An article published in the Wharton Business School’s magazine, from the University of Pennsylvania (USA), argues that 25 minutes would be the ideal length for any meeting at work. “Twenty-five minutes is not an arbitrary number: there is both art and science involved. Put simply, 25 minutes is practical, easy, and achievable — and it has the smarts to back it up.”, Donna McGeorge wrote.
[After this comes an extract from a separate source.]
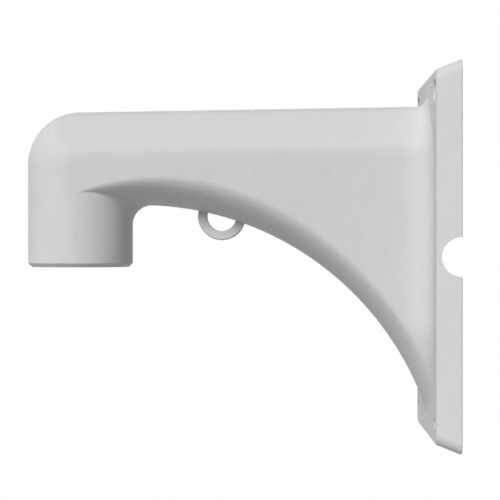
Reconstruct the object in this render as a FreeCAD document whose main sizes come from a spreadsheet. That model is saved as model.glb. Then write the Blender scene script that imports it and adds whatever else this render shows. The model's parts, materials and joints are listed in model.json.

In order to halve the time and double the impact of meetings, the global authority on productivity and best-selling author of The 25-Minute Meeting (Wiley, 2019) suggests follow three steps to promote objective and efficient meetings:
1. Set up
According to the author, lack of planning and preparation is one of the biggest causes of ineffective meetings. “Before you invite people to a meeting, think about why you are having the meeting in the first place. While there are hundreds of reasons people meet, they commonly fall into one of three categories: Inform, Align, or Resolve.” It is also important to think about the real importance of each guest. A 25-minute meeting works best for groups of no more than five people.
2. Show up
Preparedness, punctuality and presence are crucial at this point. “No matter who is in the room, the meeting will start and end on time. There is no repetition for latecomers. By respecting each other’s time and the issue or topic at hand, we create positive feelings toward our teammates. This leads to more open, honest, and candid discussions, which in turn lead to meeting outcomes achieved.”
3. Speak Up
Letting people invited to the meeting know that they will be called upon for updates, opinions, reflections, or questions help them feel comfortable and engaged. For that, “consider using a short check-in question or activity (for example, on a scale of 1–10, how are you feeling today?)”.
According to Rocket Meetings, an organization that specializes in productivity, more than 40 percent of meeting attendees don’t recall what was decided or who should do what after a meeting. In addition, 20 percent of participants have a different view on what was decided.